But, do you see a change in you after you started this project?
I’m much more enthusiastic now and I have much, much, much, much more hope that things can change. Well, to be honest, I’ve always been an incredible optimist and I’ve believed many times in my crazy ideas. But, when you see that people around you believe in the same crazy ideas you have, you get courage and you don’t feel so alone in a whirlpool of confusion.
Of course, when I started this project, I started it through the European Solidarity Corps, because it’s an option that sometimes Europe offers to people, especially young people, to start from somewhere. And that’s how I used it. I wanted to start from somewhere.
This whole idea with the people I had around me and, again, who believed in me, even if at the beginning it was a bit confusing for them and for me. But, just because I started from somewhere, through the project that the European Union has already created for us young people, it gave me courage and it practically determined to me that now I have this mission. How do I get it to the end?
And by the end, it means that I have to talk to other people, to talk to other NGOs. I’ve decided to go to school, so I have to talk to the teachers, to the students, to other bodies that exist in our society and that could interact with my project in one way or another. And, until now, I didn’t necessarily have closed doors.
They were like, ok, we’ll leave them open, we’ll see later when it’s clearer. Which, again, gives me courage and makes me understand that it’s no longer such a taboo subject, or even if it is, it’s not something that we run away from, that we don’t hear about, that we don’t want, it doesn’t exist. And that’s it, again, it gives me courage and it makes me believe that it can be more than an extremely fanciful dream of mine.
What’s your plan for the future?
I like, now, in general, when I think about the future, I like to look either too far or too close. I’m the man of extremes sometimes.
And I’d like to have an answer that is palpable and that effectively answers your question, namely that, of course, I want to bring this project to an end and your project to be just the beginning of what Be Inclusive wants to be. To be practical, if you will, as a kind of cast hole of the entire orchestra that it can become. And by orchestra I mean that there are many, many stakeholders that I didn’t even know I could use in the cast hole advantage that I support.
And that’s why I like to believe that it’s like music, like art, after all. So, in the end, when this project will come to an end, it will just be the beginning of a mission that I hope will last my whole life. More than that, now I started going to school and to see how children react when they interact with the empathy exercises that I do and how they see the world through the shoes of others.
And again, besides the jokes and laughs, I’m convinced that somewhere deep in their minds there will be some questions that they will either answer now or later in time or they will at least have an experience that will encourage them when they find a disabled person not to be afraid to interact with them. And the most important thing is that I’m proposing now, in July, to make a festival for accessibility and inclusion. And this festival is basically proposing to be an oasis of inclusive culture and to be realized through different plays, through disabled musicians, through artists with disabilities, but also through inclusive and accessible workshops.
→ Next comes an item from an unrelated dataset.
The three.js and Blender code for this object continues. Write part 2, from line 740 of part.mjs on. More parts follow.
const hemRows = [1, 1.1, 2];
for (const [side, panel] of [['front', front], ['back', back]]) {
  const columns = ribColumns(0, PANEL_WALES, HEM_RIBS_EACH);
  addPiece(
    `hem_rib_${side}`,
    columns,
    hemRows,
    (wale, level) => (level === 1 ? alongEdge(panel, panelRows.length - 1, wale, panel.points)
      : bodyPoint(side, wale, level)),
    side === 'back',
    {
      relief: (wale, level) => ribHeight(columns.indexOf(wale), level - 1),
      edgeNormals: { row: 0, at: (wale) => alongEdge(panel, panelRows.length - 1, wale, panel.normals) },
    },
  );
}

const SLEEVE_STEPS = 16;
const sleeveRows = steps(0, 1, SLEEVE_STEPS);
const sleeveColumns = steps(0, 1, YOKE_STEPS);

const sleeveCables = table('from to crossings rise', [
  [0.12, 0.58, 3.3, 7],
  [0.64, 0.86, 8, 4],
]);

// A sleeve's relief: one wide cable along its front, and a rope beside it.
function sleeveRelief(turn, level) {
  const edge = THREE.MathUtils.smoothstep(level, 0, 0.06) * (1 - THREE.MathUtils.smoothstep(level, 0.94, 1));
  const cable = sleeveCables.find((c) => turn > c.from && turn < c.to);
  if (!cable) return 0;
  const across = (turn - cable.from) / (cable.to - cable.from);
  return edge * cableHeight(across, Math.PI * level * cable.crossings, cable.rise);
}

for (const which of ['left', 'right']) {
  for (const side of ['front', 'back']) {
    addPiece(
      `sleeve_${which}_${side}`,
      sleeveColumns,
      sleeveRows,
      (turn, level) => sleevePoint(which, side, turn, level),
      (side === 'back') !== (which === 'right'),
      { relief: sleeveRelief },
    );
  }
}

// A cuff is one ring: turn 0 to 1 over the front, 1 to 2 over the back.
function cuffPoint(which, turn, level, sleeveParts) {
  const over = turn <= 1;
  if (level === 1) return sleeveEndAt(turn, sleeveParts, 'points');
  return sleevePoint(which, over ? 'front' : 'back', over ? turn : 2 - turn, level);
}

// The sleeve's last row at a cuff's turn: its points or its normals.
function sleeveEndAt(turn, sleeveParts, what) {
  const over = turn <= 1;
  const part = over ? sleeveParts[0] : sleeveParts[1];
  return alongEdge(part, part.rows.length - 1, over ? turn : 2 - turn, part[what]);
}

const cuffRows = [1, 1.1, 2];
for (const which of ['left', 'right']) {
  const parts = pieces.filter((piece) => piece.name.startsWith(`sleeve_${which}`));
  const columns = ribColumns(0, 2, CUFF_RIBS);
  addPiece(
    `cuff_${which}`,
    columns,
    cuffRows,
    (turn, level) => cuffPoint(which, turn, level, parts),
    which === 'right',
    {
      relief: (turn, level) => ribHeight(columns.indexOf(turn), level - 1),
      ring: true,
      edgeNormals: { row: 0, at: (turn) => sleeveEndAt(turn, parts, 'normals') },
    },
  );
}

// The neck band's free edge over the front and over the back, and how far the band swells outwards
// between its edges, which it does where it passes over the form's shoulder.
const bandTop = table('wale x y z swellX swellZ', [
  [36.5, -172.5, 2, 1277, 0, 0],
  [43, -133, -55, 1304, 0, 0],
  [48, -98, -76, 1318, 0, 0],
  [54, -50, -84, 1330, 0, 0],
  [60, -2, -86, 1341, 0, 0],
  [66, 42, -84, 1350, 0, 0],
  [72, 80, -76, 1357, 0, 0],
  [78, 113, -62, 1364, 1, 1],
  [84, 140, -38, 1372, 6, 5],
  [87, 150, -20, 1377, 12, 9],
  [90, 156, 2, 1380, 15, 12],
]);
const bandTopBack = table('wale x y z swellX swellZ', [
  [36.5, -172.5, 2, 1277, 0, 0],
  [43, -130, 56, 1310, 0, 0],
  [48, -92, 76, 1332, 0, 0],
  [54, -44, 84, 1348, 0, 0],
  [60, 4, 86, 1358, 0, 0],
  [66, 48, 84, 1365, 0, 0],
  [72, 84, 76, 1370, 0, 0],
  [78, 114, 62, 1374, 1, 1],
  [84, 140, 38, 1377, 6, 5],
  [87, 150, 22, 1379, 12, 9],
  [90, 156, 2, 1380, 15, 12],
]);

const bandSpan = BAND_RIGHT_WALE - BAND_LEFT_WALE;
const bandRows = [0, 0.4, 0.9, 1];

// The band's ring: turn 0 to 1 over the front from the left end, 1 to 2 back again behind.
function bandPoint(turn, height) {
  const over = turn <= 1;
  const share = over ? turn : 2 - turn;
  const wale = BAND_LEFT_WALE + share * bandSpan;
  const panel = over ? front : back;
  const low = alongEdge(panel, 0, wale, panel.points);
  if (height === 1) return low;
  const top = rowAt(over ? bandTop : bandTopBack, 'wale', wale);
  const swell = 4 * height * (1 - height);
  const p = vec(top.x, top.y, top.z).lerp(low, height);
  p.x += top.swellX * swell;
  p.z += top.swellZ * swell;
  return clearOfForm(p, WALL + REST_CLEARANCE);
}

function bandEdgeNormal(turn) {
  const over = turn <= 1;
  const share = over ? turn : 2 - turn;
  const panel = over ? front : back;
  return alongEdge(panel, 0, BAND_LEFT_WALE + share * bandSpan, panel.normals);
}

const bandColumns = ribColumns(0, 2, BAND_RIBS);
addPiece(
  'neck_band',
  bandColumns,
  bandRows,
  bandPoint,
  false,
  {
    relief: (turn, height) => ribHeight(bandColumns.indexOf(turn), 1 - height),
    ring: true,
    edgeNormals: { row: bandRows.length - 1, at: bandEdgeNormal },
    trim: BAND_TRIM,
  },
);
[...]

For example, to make movements together using inclusive techniques, how we can integrate people in different activities with or without disabilities. But without feeling that it’s a discussion between us or you. Because, in general, when we observe the tendency towards inclusive workshops, we focus strictly on a category of disabilities or strictly on people with disabilities and we don’t let others interact with us or vice versa.
And I think it’s important, because society is made up of all of us, to bring everyone to the same place just to discuss, to look left and right, to see, ah, this is how it’s done, ah, this is how it feels, and all these things. Because you can’t explain to a person who doesn’t go through that disability or that life experience, you can’t explain it just through abstract things, just through texts on paper that he reads or doesn’t, but the inter-human experience that he can have in such an environment, I think it’s much more valuable than hundreds of books or articles that any of us would read. So, I would conclude by saying that I want to bring a new movement in Romania, in the way in which we celebrate disabilities, but also in the way in which we interact and become friends with what this universe means.